To największa taka kontrola w ostatnich latach. Pod lupą inspektorów znalazły się takie giganty, jak Bumar, LOT, Polskie Górnictwo Naftowe i Gazownictwo, Nafta Polska, Kompania Węglowa.
– Kontrola dotyczy sprawowania nadzoru właścicielskiego w spółkach z większościowym udziałem Skarbu Państwa.
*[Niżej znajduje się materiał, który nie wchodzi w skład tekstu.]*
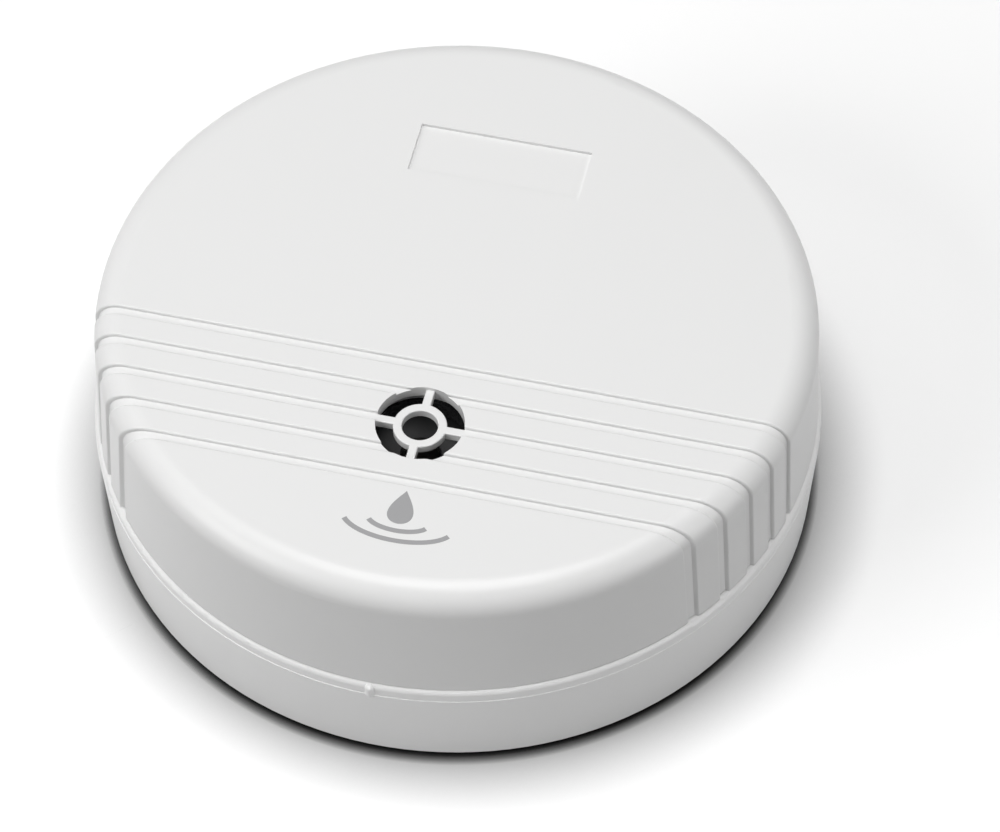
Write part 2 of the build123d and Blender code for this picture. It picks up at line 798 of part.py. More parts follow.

Obejmuje 30 z nich i dwa ministerstwa: Skarbu Państwa oraz Gospodarki – potwierdza „Rz” Błażej Torański, rzecznik NIK.
Cel kontroli: sprawdzenie, czy członkowie zarządów i rad nadzorczych są wybierani zgodnie z procedurami i czy podejmowane przez zarządy i rady decyzje chronią interesy Skarbu Państwa. – Chodzi o to, czy do spó-łek trafiają znajomi królika czy osoby rzeczywiście spełniające wymagane kryteria – podkreśla nasz rozmówca z NIK.
Kontrola obejmuje spółki z różnych branż i o różnej formie własności w okresie od 2004 do 2008 r. Była planowana, ale jak wynika z informacji „Rz”, na ustalanie listy firm wpływ miały publikacje medialne i sygnały od posłów. Poza wymienionymi NIK sprawdzi też Towarzystwo Finansowe Silesia, Bogdankę, lubelskie Zakłady Tytoniowe, Hutę Stalowa Wola, Polmos Toruń, bydgoski Stomil, porty Gdynia i Dalmor.
Niezależnie od tego, kto rządzi, rekrutacja do władz i rad nadzorczych spółek SP zwykle odbywa się według politycznego klucza. – Są tam fachowcy, ale też żony i znajomi królika. Mam listę 100 nazwisk budzących wątpliwości co do kwalifikacji – mówi „Rz” Marek Suski z PiS. – Całkowicie upolitycznione były spółki SP za czasów PSL i SLD. PO też dzieli łupy.